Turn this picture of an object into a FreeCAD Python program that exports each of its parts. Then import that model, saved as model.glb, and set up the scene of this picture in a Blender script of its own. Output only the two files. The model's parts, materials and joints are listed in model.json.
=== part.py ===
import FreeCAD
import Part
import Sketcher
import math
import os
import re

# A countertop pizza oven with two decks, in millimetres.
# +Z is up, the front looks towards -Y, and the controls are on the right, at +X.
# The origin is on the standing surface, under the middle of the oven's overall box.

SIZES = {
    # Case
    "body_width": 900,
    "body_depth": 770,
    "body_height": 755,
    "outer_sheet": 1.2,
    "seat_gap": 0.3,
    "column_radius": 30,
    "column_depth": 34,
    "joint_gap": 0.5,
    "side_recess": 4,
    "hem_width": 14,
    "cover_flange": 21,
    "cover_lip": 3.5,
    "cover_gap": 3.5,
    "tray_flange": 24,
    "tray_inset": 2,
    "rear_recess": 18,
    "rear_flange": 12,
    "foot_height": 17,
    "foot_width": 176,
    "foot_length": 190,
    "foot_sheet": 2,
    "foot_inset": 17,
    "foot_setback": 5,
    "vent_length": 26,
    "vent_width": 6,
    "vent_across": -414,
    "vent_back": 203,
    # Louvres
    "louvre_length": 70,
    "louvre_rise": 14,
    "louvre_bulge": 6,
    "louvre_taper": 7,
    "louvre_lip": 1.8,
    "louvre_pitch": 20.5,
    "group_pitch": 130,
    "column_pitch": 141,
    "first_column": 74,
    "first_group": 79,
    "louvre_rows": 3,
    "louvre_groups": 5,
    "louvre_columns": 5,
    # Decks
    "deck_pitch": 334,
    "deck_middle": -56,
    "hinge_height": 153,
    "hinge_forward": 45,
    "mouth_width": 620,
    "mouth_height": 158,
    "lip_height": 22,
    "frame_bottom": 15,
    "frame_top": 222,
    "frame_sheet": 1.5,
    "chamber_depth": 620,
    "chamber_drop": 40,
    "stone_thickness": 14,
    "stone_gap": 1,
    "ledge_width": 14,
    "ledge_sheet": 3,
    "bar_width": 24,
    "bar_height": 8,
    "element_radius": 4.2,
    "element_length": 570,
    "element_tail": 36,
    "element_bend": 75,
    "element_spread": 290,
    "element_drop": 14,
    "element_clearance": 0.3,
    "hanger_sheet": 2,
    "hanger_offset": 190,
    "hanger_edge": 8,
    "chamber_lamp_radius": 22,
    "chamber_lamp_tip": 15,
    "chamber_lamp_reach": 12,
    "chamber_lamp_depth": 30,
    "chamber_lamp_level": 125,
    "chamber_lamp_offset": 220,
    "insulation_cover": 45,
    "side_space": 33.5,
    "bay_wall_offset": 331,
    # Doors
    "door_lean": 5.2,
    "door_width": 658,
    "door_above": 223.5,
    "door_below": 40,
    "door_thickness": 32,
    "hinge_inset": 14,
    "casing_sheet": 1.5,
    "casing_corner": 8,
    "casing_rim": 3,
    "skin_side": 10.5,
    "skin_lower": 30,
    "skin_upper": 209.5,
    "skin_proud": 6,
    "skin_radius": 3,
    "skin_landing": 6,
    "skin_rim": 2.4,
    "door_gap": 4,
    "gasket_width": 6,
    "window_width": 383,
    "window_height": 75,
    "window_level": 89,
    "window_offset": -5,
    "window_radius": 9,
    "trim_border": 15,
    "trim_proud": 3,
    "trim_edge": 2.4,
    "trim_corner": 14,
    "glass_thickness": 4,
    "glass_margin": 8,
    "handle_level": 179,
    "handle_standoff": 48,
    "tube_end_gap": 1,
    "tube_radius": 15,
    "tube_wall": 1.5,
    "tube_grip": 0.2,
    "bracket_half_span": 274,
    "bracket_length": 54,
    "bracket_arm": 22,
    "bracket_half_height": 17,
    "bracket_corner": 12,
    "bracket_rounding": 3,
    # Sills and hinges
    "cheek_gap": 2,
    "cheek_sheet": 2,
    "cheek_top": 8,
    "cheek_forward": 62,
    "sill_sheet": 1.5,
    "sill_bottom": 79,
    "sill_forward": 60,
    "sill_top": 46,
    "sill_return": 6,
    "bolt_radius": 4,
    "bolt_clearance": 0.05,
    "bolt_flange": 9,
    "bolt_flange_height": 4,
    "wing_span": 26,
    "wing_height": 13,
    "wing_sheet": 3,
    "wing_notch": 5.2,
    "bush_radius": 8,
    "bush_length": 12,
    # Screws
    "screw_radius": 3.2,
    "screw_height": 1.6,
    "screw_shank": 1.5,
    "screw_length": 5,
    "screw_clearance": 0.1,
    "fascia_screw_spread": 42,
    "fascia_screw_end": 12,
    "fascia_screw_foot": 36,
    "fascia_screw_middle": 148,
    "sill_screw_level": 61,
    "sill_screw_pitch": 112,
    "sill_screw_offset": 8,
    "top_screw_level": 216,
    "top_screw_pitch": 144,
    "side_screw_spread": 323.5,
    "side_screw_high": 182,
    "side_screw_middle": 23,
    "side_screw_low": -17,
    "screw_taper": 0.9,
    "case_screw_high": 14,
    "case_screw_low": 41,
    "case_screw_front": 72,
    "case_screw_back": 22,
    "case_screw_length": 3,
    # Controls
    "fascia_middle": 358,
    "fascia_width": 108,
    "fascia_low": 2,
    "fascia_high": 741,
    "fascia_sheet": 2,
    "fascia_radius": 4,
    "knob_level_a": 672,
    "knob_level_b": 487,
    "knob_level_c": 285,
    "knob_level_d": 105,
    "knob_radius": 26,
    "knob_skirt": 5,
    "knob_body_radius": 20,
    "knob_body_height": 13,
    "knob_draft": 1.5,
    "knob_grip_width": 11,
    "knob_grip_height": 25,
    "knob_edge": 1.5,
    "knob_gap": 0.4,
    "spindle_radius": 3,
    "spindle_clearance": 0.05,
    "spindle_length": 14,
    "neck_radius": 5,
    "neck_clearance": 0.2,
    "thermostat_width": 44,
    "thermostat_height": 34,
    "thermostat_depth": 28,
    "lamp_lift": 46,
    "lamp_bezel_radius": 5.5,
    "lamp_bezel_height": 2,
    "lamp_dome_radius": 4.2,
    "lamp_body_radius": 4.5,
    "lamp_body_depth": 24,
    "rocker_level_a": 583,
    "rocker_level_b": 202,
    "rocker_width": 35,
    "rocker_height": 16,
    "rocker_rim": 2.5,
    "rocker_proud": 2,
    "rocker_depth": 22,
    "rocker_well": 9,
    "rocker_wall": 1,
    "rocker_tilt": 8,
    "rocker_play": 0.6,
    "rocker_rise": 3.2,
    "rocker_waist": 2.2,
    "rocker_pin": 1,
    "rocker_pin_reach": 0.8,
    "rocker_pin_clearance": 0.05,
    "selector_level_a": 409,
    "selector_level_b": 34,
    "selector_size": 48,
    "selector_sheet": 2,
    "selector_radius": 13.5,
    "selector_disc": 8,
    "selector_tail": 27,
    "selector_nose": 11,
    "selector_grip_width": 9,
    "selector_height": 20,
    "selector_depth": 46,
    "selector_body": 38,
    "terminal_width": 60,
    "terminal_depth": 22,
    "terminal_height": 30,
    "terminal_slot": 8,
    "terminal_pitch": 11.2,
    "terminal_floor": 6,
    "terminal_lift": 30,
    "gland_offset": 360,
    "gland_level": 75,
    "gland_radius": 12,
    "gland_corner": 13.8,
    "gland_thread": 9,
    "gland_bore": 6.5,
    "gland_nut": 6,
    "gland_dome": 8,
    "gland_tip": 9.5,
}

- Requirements
Emit, unaltered, the lines from the top of the listing down through the line that holds "# The origin"; emit nothing else.

- Written answer
Turn this picture of an object into a FreeCAD Python program that exports each of its parts. Then import that model, saved as model.glb, and set up the scene of this picture in a Blender script of its own. Output only the two files. The model's parts, materials and joints are listed in model.json.
=== part.py ===
import FreeCAD
import Part
import Sketcher
import math
import os
import re

# A countertop pizza oven with two decks, in millimetres.
# +Z is up, the front looks towards -Y, and the controls are on the right, at +X.
# The origin is on the standing surface, under the middle of the oven's overall box.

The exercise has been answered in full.